French government blamed for failed FCA-Renault merger

Published 06 June 2019

Fiat Chrysler (FCA) has withdrawn a proposed 50/50 merger with Renault that could have seen the brands sharing electric vehicle technology and offering a range of affordable electric SUVs.

The proposal would have made it the third biggest carmaker behind Volkswagen Group and Toyota - but FCA has now said it would not be possible, pointing the blame at the French government.

"It has become clear that the political conditions in France do not currently exist for such a combination to proceed successfully," FCA said in a statement.

The French government holds the biggest stake in Renault, owning more than 15 per cent of the car manufacturer.

Under the plans, Fiat Chrysler would have offered its expertise in SUVs and the US car market, while Renault is stronger in the European market and has affordable electric cars. With a combined portfolio, it would cover most markets - from Dacia to Maserati.

By pooling their knowledge, Fiat Chrysler said it could save up to €5bn a year in development costs. It could also have seen its range (which includes Jeep and Alfa Romeo brands) getting much-needed electrification tech, helping it meet targets to stop the sale of conventional petrol and diesel cars by 2040.

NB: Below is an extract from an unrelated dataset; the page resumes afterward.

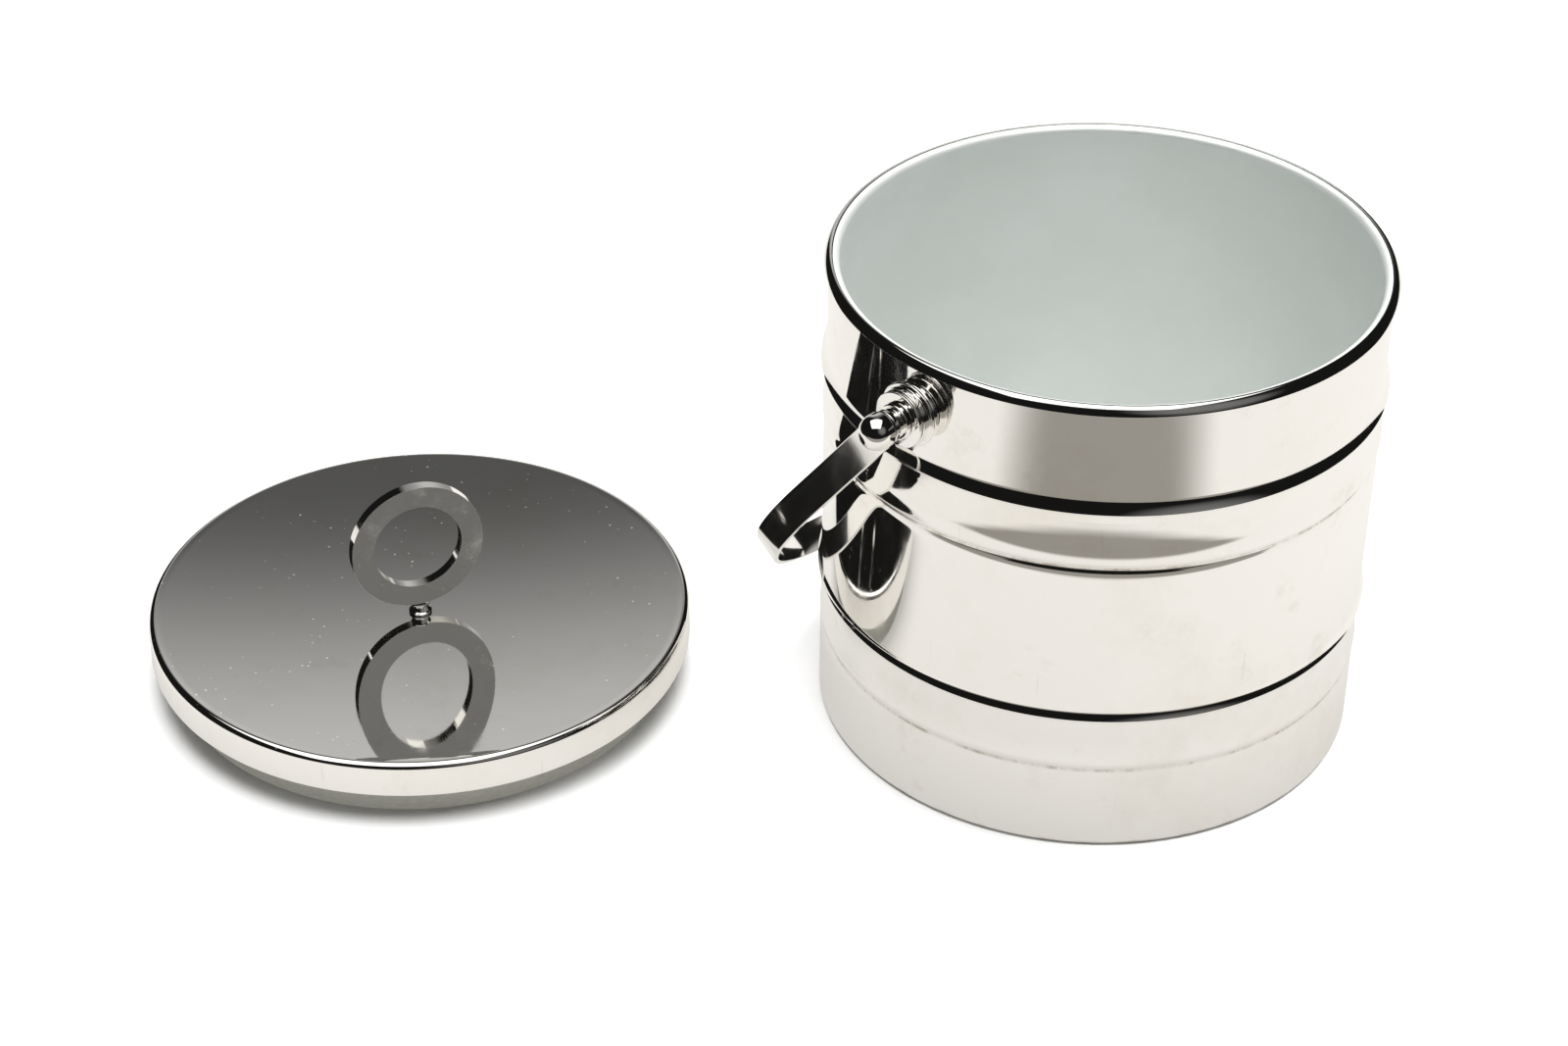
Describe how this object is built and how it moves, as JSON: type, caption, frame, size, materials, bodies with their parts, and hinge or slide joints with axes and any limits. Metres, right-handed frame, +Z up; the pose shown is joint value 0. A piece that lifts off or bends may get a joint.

Fiat Chrysler has previously formed a deal with Tesla, giving it the ability to count Tesla's electric vehicles as part of its fleet. This allows the Italian car manufacturer to report a lower average emission figure and meet tough European targets.

Renault's share price dropped by more than six per cent in response to the announcement.

Groupe Renault has expressed its disappointment in not having the opportunity to continue the proposal.

"We appreciate Nissan’s constructive approach and wish to thank FCA for their efforts and the Renault’s board of directors for its continued confidence," said Renault in a statement. 

"We view the opportunity as timely, having compelling industrial logic and great financial merit, and which would result in a European based global auto powerhouse."